Records for this exercise:
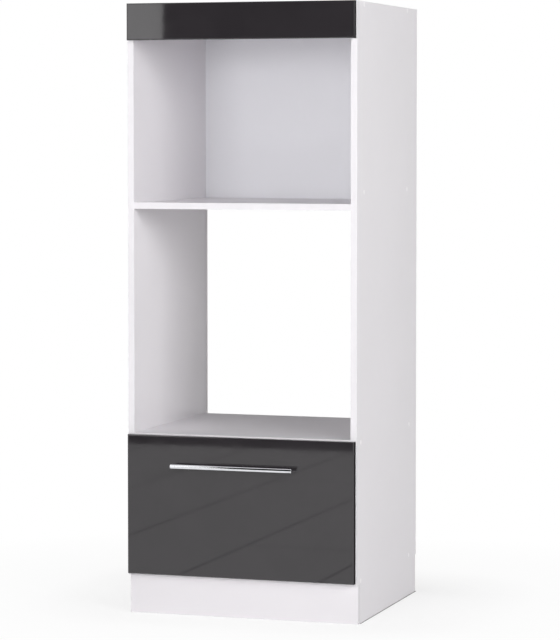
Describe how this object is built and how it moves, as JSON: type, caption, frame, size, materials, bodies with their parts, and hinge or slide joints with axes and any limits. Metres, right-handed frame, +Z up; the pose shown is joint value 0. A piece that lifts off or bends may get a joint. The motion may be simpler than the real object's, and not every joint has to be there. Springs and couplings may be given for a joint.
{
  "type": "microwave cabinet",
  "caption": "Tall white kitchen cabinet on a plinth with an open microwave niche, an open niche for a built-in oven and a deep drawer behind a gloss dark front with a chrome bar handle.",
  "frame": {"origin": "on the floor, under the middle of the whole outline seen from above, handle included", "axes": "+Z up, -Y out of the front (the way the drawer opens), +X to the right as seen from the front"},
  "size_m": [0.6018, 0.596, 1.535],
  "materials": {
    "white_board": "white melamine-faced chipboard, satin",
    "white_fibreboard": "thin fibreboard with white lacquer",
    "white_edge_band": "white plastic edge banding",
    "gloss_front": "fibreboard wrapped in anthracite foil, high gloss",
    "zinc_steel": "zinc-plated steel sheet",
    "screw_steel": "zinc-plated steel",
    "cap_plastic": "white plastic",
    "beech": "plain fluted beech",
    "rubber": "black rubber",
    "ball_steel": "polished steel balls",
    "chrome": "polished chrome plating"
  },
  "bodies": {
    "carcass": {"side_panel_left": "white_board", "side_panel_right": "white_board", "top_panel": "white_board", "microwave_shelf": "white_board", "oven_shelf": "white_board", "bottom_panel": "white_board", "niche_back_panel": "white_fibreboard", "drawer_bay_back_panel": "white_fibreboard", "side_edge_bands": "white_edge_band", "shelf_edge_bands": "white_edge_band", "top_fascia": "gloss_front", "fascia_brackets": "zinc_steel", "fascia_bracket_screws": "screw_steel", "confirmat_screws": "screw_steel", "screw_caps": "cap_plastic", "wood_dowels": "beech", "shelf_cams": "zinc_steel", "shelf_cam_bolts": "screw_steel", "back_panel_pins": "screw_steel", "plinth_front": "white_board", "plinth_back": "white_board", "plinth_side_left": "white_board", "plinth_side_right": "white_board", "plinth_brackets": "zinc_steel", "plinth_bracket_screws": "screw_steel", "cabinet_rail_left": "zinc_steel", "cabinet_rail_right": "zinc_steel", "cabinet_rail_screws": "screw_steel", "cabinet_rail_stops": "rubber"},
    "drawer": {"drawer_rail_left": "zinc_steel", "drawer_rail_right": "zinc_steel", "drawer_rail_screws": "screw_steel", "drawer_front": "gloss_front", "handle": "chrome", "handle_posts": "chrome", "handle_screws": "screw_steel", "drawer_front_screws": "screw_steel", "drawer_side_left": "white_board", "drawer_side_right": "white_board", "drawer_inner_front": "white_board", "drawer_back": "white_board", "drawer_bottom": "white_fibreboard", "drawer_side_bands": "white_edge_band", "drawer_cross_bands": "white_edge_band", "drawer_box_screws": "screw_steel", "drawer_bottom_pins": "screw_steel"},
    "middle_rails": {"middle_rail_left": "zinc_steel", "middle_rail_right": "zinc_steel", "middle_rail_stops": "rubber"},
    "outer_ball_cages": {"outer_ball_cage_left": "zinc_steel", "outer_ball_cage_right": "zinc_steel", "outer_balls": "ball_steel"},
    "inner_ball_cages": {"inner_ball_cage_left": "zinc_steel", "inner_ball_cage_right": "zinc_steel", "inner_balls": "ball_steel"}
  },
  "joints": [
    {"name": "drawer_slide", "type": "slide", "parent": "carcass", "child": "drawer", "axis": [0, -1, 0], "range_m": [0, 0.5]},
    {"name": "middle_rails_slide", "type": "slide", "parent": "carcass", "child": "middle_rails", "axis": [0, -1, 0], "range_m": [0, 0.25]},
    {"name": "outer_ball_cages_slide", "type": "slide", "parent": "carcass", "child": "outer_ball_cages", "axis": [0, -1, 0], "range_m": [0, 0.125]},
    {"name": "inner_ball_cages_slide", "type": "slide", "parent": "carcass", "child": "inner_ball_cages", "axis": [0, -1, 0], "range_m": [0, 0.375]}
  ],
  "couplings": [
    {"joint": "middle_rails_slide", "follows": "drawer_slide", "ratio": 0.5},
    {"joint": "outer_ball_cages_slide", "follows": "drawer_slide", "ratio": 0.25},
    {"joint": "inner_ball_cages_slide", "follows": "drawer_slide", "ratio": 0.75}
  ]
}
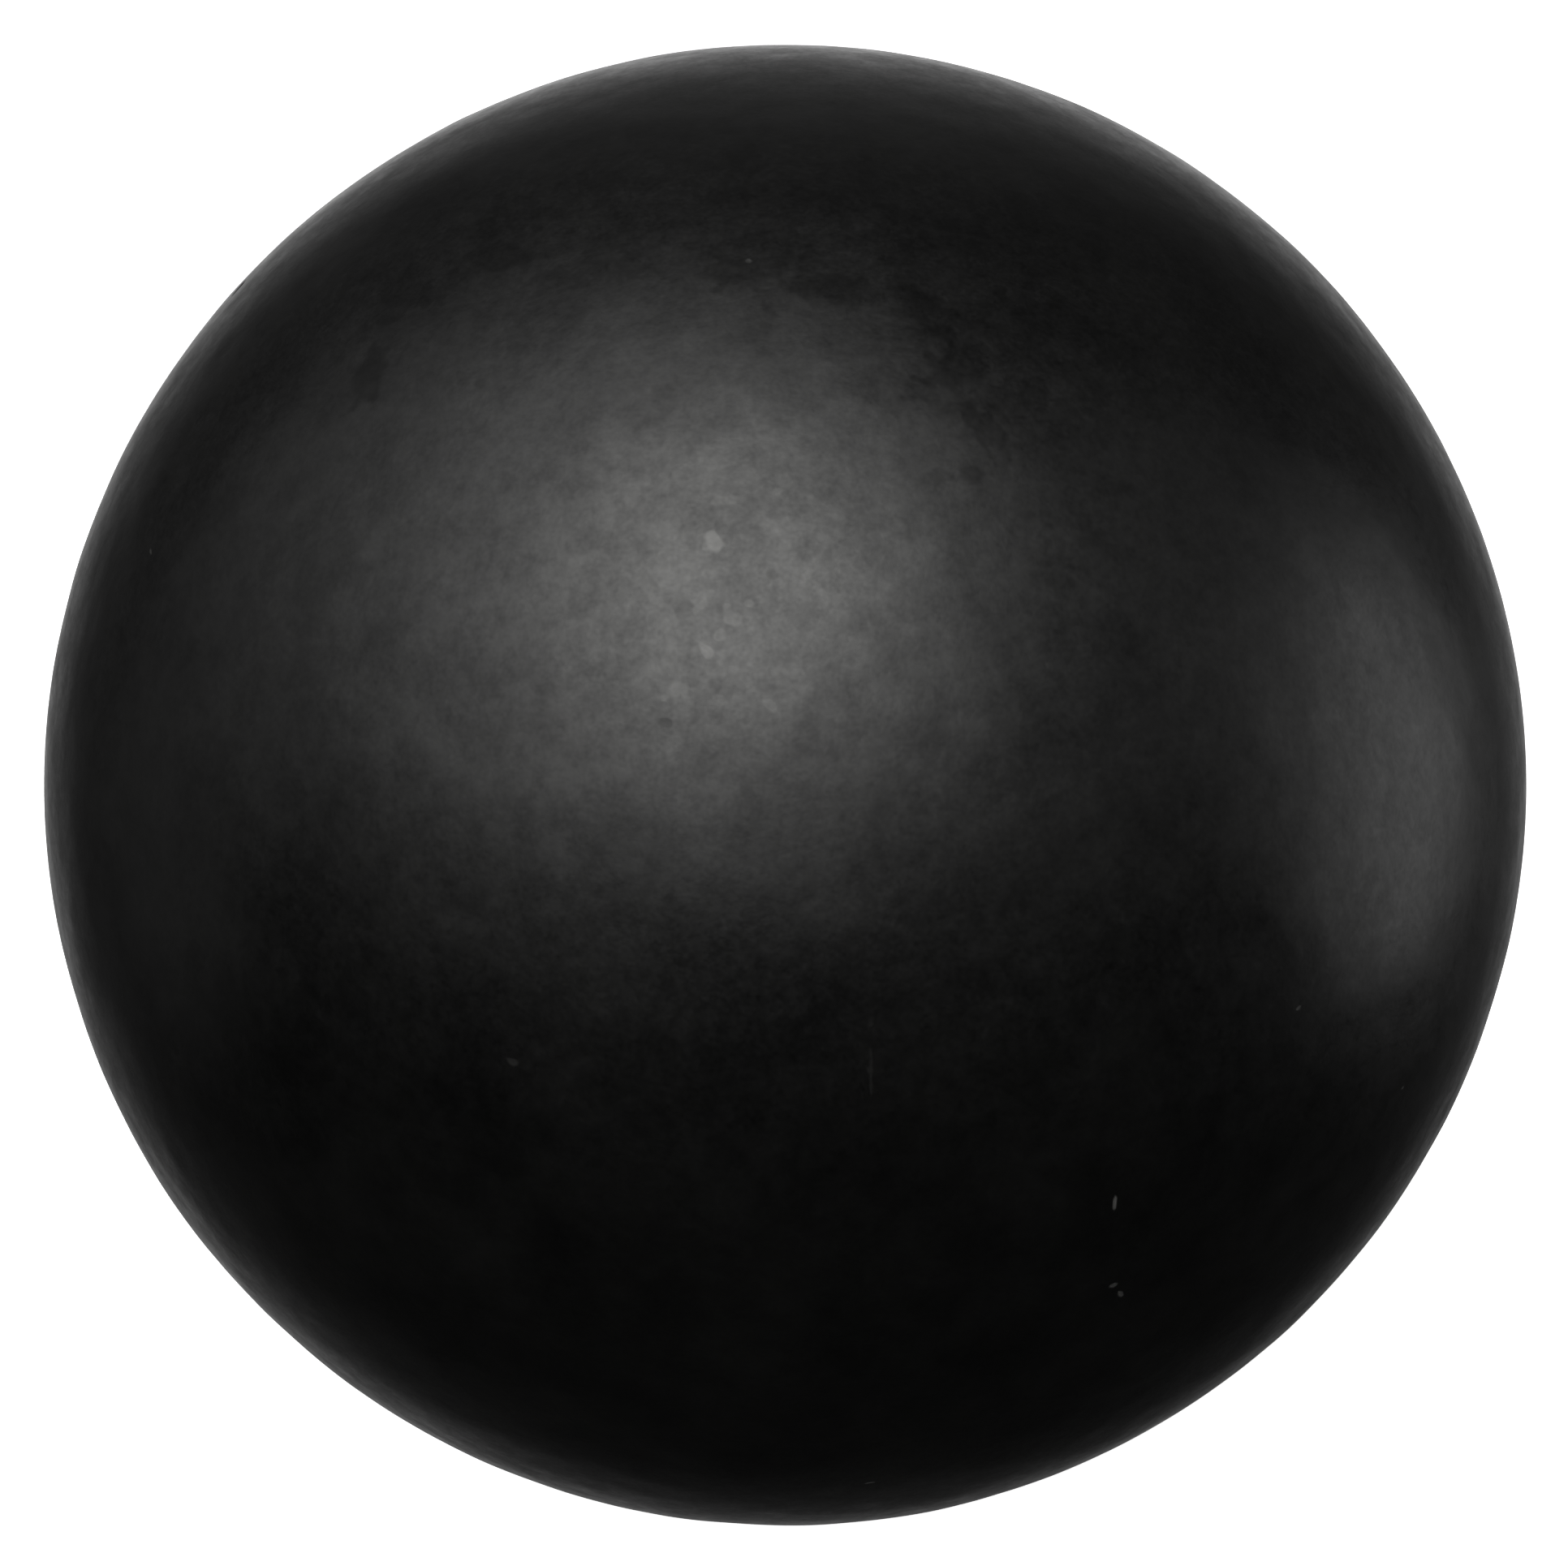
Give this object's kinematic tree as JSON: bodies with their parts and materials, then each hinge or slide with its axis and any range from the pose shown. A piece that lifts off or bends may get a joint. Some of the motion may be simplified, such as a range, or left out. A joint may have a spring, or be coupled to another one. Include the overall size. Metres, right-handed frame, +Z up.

Requirements: Repeat the data precisely, line by line.

Completed exercise:
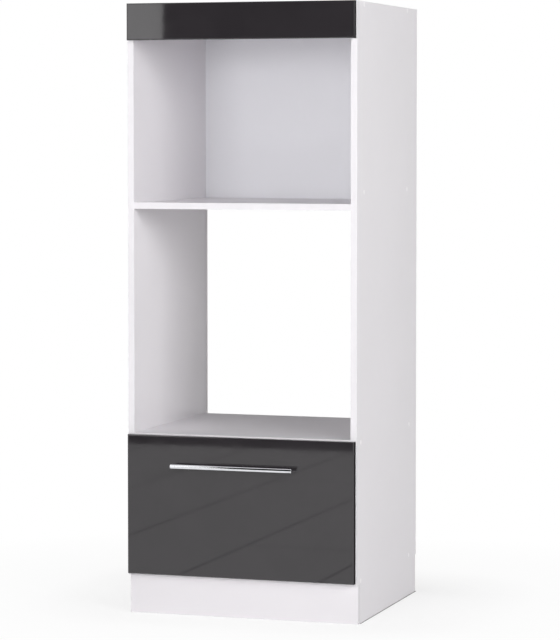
Describe how this object is built and how it moves, as JSON: type, caption, frame, size, materials, bodies with their parts, and hinge or slide joints with axes and any limits. Metres, right-handed frame, +Z up; the pose shown is joint value 0. A piece that lifts off or bends may get a joint. The motion may be simpler than the real object's, and not every joint has to be there. Springs and couplings may be given for a joint.
{
  "type": "microwave cabinet",
  "caption": "Tall white kitchen cabinet on a plinth with an open microwave niche, an open niche for a built-in oven and a deep drawer behind a gloss dark front with a chrome bar handle.",
  "frame": {"origin": "on the floor, under the middle of the whole outline seen from above, handle included", "axes": "+Z up, -Y out of the front (the way the drawer opens), +X to the right as seen from the front"},
  "size_m": [0.6018, 0.596, 1.535],
  "materials": {
    "white_board": "white melamine-faced chipboard, satin",
    "white_fibreboard": "thin fibreboard with white lacquer",
    "white_edge_band": "white plastic edge banding",
    "gloss_front": "fibreboard wrapped in anthracite foil, high gloss",
    "zinc_steel": "zinc-plated steel sheet",
    "screw_steel": "zinc-plated steel",
    "cap_plastic": "white plastic",
    "beech": "plain fluted beech",
    "rubber": "black rubber",
    "ball_steel": "polished steel balls",
    "chrome": "polished chrome plating"
  },
  "bodies": {
    "carcass": {"side_panel_left": "white_board", "side_panel_right": "white_board", "top_panel": "white_board", "microwave_shelf": "white_board", "oven_shelf": "white_board", "bottom_panel": "white_board", "niche_back_panel": "white_fibreboard", "drawer_bay_back_panel": "white_fibreboard", "side_edge_bands": "white_edge_band", "shelf_edge_bands": "white_edge_band", "top_fascia": "gloss_front", "fascia_brackets": "zinc_steel", "fascia_bracket_screws": "screw_steel", "confirmat_screws": "screw_steel", "screw_caps": "cap_plastic", "wood_dowels": "beech", "shelf_cams": "zinc_steel", "shelf_cam_bolts": "screw_steel", "back_panel_pins": "screw_steel", "plinth_front": "white_board", "plinth_back": "white_board", "plinth_side_left": "white_board", "plinth_side_right": "white_board", "plinth_brackets": "zinc_steel", "plinth_bracket_screws": "screw_steel", "cabinet_rail_left": "zinc_steel", "cabinet_rail_right": "zinc_steel", "cabinet_rail_screws": "screw_steel", "cabinet_rail_stops": "rubber"},
    "drawer": {"drawer_rail_left": "zinc_steel", "drawer_rail_right": "zinc_steel", "drawer_rail_screws": "screw_steel", "drawer_front": "gloss_front", "handle": "chrome", "handle_posts": "chrome", "handle_screws": "screw_steel", "drawer_front_screws": "screw_steel", "drawer_side_left": "white_board", "drawer_side_right": "white_board", "drawer_inner_front": "white_board", "drawer_back": "white_board", "drawer_bottom": "white_fibreboard", "drawer_side_bands": "white_edge_band", "drawer_cross_bands": "white_edge_band", "drawer_box_screws": "screw_steel", "drawer_bottom_pins": "screw_steel"},
    "middle_rails": {"middle_rail_left": "zinc_steel", "middle_rail_right": "zinc_steel", "middle_rail_stops": "rubber"},
    "outer_ball_cages": {"outer_ball_cage_left": "zinc_steel", "outer_ball_cage_right": "zinc_steel", "outer_balls": "ball_steel"},
    "inner_ball_cages": {"inner_ball_cage_left": "zinc_steel", "inner_ball_cage_right": "zinc_steel", "inner_balls": "ball_steel"}
  },
  "joints": [
    {"name": "drawer_slide", "type": "slide", "parent": "carcass", "child": "drawer", "axis": [0, -1, 0], "range_m": [0, 0.5]},
    {"name": "middle_rails_slide", "type": "slide", "parent": "carcass", "child": "middle_rails", "axis": [0, -1, 0], "range_m": [0, 0.25]},
    {"name": "outer_ball_cages_slide", "type": "slide", "parent": "carcass", "child": "outer_ball_cages", "axis": [0, -1, 0], "range_m": [0, 0.125]},
    {"name": "inner_ball_cages_slide", "type": "slide", "parent": "carcass", "child": "inner_ball_cages", "axis": [0, -1, 0], "range_m": [0, 0.375]}
  ],
  "couplings": [
    {"joint": "middle_rails_slide", "follows": "drawer_slide", "ratio": 0.5},
    {"joint": "outer_ball_cages_slide", "follows": "drawer_slide", "ratio": 0.25},
    {"joint": "inner_ball_cages_slide", "follows": "drawer_slide", "ratio": 0.75}
  ]
}
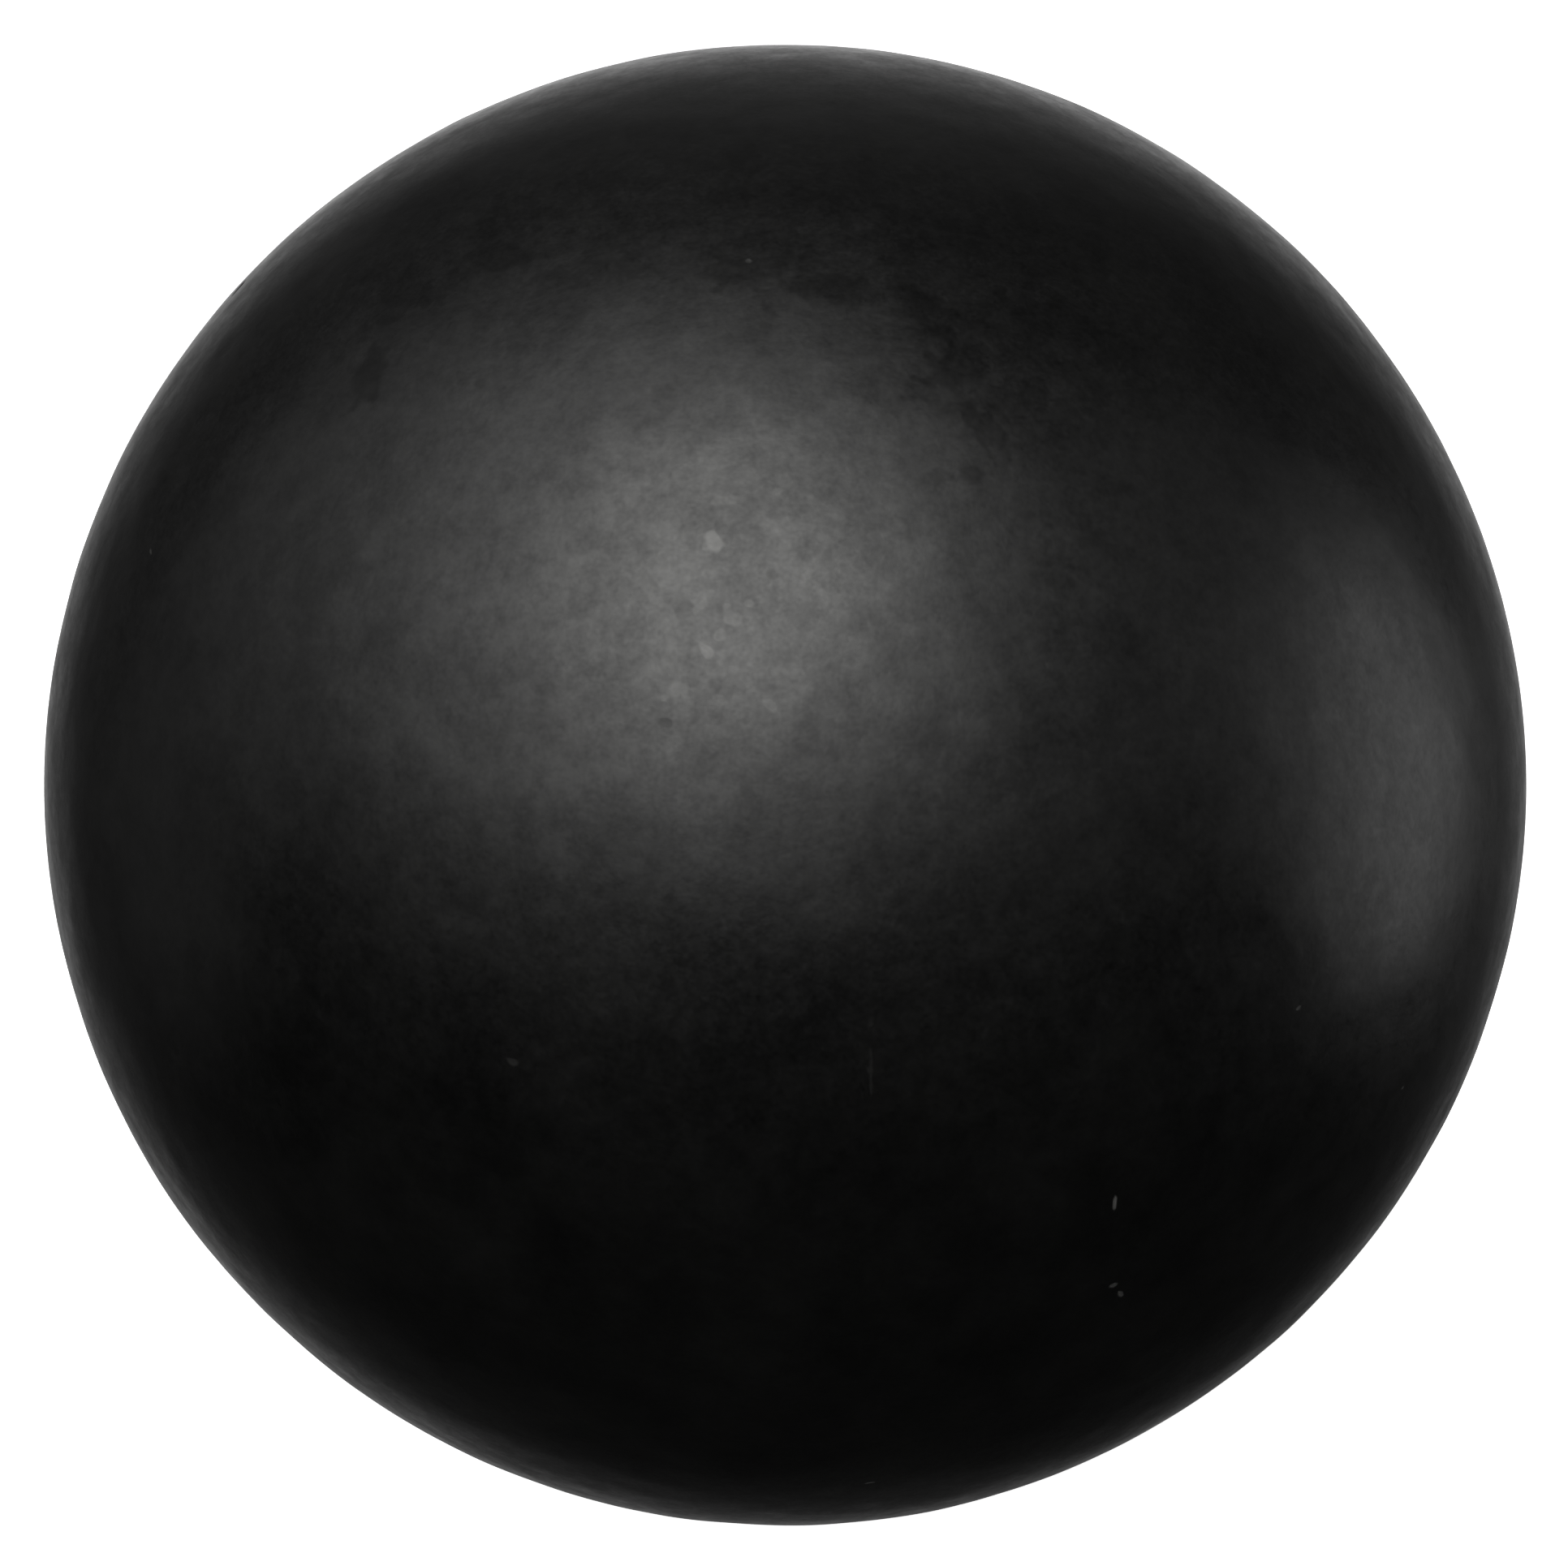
Give this object's kinematic tree as JSON: bodies with their parts and materials, then each hinge or slide with its axis and any range from the pose shown. A piece that lifts off or bends may get a joint. Some of the motion may be simplified, such as a range, or left out. A joint may have a spring, or be coupled to another one. Include the overall size. Metres, right-handed frame, +Z up.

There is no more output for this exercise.